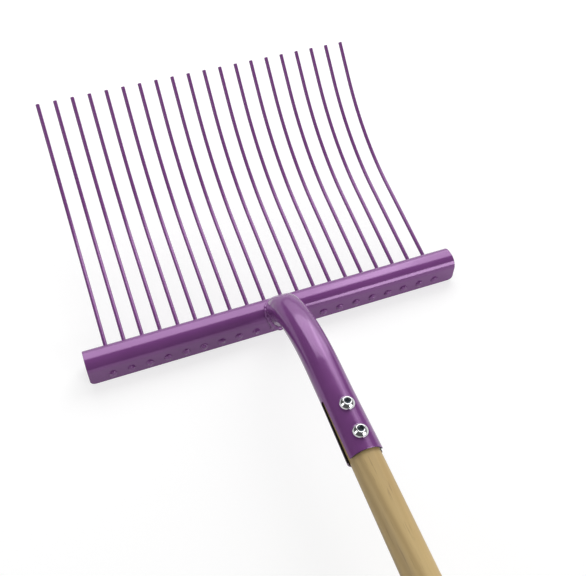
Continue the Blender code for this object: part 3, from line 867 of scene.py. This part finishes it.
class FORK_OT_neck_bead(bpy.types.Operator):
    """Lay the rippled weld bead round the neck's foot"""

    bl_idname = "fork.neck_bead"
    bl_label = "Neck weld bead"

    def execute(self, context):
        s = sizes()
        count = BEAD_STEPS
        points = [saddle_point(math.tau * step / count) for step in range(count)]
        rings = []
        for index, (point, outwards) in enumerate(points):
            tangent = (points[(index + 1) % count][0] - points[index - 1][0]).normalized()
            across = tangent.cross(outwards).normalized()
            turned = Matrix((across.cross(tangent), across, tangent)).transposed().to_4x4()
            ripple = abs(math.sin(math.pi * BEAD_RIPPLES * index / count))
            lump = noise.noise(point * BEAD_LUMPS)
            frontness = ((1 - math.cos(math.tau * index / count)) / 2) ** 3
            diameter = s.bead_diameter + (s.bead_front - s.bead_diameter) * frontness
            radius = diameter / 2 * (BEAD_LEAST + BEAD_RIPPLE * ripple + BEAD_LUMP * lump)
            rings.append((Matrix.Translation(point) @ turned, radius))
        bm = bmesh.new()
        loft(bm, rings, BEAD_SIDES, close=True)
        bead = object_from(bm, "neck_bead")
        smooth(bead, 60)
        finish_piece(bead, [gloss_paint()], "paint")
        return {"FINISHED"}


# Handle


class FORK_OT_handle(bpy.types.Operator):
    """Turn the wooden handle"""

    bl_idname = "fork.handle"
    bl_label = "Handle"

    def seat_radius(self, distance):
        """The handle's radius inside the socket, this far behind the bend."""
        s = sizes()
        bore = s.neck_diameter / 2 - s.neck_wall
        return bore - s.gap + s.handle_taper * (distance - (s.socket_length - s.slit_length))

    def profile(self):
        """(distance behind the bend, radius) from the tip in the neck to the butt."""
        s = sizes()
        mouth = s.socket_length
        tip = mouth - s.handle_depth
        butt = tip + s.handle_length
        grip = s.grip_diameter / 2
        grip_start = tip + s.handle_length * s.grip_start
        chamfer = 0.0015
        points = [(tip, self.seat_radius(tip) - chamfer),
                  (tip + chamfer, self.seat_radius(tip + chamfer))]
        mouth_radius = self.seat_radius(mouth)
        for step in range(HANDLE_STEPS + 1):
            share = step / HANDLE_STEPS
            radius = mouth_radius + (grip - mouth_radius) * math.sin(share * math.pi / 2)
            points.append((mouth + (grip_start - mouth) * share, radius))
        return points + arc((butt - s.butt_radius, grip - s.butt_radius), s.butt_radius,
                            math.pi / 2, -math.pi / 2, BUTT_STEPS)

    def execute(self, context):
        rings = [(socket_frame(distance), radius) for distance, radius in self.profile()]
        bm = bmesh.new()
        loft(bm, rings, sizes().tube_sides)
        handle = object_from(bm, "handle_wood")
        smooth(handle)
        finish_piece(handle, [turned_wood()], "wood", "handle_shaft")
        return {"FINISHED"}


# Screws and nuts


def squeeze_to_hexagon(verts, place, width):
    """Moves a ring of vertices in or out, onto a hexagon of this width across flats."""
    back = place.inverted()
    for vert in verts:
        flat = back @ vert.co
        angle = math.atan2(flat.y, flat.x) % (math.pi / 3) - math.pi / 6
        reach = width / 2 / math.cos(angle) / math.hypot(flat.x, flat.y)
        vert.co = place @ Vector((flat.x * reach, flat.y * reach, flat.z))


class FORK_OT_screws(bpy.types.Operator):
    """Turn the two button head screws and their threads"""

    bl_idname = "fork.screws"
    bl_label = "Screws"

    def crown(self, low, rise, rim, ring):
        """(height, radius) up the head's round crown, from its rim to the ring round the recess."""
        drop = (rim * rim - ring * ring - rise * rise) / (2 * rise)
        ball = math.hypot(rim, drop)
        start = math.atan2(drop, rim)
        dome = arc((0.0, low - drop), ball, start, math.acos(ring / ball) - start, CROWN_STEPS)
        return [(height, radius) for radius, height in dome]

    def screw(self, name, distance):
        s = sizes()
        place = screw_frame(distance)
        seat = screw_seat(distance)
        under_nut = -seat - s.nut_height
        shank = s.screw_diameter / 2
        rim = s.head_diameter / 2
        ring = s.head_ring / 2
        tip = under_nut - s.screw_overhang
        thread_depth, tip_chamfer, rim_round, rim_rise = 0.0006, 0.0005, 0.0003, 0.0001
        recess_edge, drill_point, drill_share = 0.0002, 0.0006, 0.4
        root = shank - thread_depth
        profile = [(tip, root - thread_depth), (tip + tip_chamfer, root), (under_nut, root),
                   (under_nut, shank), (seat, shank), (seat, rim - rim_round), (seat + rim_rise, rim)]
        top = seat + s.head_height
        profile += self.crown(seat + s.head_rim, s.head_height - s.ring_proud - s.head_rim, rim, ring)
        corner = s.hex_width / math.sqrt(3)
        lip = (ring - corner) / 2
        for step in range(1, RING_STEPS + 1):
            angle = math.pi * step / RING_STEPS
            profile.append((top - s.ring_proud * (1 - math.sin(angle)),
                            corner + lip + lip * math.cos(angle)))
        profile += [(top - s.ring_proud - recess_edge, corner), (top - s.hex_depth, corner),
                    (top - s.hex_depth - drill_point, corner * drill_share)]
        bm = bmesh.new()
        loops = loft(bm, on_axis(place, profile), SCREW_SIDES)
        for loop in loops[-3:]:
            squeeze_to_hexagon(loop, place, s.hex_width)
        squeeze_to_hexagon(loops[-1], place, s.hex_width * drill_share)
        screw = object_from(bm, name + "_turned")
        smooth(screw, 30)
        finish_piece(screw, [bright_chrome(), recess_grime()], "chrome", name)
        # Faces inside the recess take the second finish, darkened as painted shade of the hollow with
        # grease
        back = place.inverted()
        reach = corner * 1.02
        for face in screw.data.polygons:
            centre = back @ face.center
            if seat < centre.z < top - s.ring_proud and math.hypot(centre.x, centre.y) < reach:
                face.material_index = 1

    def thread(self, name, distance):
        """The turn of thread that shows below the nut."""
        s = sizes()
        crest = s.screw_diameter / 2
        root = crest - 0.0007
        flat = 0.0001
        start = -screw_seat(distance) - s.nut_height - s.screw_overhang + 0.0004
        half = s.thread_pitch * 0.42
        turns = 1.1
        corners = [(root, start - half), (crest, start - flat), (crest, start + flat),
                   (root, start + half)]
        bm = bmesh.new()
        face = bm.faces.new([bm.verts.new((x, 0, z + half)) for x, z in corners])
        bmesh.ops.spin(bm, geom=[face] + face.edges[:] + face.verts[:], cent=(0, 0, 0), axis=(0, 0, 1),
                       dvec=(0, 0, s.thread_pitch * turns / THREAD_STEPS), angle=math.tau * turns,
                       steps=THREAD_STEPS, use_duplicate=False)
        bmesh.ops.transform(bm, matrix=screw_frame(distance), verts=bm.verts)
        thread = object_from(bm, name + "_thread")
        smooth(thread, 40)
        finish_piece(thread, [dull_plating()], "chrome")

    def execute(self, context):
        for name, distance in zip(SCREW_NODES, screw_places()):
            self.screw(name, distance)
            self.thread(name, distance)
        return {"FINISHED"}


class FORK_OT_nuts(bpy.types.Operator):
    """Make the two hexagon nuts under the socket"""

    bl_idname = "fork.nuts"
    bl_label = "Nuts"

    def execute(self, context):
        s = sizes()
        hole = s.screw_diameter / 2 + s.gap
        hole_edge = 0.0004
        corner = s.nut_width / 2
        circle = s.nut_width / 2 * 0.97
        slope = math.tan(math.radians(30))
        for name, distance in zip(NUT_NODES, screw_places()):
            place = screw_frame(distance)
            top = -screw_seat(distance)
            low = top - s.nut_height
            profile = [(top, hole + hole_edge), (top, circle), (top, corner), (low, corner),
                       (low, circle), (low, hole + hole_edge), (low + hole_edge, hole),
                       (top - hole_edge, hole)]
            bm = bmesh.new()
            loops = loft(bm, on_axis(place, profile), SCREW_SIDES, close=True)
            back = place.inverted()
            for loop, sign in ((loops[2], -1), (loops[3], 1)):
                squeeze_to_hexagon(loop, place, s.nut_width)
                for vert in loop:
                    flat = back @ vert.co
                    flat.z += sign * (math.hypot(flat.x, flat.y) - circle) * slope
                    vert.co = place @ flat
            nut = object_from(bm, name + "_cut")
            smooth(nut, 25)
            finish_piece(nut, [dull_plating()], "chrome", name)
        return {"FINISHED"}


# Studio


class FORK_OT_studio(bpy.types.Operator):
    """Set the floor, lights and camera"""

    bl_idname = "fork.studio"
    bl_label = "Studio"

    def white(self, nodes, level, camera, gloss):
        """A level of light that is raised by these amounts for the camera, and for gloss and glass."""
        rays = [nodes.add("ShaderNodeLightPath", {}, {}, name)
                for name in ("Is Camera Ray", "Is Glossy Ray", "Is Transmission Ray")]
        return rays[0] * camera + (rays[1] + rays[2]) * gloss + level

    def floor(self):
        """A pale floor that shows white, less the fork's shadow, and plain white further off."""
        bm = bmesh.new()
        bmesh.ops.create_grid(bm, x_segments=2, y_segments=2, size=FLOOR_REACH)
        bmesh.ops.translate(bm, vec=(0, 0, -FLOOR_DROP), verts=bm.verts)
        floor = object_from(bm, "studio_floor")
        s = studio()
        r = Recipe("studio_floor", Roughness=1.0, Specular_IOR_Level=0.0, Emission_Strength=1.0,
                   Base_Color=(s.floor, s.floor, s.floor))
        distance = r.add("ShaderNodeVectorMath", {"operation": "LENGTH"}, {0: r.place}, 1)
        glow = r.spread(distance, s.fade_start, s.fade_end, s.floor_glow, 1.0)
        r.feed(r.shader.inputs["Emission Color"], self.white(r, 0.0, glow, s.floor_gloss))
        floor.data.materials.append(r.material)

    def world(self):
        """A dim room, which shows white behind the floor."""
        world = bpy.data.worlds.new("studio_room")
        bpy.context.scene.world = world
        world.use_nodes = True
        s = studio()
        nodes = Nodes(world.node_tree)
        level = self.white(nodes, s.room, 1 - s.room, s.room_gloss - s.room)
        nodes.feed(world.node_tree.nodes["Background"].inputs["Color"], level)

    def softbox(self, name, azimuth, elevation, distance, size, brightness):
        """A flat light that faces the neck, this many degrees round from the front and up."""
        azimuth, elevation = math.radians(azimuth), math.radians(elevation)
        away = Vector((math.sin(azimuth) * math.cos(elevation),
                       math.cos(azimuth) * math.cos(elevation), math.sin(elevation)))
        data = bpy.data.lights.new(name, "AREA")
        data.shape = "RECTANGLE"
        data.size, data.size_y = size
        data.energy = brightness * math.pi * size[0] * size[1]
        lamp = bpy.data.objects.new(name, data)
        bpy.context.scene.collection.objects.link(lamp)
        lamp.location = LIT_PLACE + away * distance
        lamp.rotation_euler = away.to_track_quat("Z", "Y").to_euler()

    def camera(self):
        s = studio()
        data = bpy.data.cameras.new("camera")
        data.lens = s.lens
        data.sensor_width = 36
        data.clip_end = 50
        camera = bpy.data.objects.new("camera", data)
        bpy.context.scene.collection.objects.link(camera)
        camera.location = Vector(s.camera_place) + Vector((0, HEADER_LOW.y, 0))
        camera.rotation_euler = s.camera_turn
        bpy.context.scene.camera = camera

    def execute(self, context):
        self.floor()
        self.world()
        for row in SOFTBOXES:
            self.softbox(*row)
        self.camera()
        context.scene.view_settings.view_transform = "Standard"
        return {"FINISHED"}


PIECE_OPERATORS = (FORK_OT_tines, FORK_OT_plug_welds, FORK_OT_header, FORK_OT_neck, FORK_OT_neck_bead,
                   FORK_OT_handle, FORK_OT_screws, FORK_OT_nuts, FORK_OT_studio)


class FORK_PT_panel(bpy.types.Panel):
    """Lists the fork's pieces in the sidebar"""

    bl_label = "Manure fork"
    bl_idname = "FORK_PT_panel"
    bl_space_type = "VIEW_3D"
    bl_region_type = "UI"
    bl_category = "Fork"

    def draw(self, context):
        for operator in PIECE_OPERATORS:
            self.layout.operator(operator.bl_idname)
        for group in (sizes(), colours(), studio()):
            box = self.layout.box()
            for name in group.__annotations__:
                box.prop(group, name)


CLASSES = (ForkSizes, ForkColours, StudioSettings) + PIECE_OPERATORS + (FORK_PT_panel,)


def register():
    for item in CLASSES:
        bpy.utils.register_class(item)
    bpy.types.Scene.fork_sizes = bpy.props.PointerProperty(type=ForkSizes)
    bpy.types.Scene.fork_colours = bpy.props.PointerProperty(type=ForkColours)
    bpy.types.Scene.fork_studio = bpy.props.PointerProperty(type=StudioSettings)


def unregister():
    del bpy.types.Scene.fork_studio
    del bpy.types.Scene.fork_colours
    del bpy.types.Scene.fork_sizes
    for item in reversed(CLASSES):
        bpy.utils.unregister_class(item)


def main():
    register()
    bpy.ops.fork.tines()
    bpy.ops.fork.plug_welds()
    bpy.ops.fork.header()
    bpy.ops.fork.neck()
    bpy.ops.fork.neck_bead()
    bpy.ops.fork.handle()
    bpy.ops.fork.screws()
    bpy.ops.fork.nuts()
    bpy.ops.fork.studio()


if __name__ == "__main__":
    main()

EXERCISE INSTRUCTIONS.
Select all lines in the listing that include the word "this".

TASK SOLUTION.
Continue the Blender code for this object: part 3, from line 867 of scene.py. This part finishes it.
        """The handle's radius inside the socket, this far behind the bend."""
    """Moves a ring of vertices in or out, onto a hexagon of this width across flats."""
        """A flat light that faces the neck, this many degrees round from the front and up."""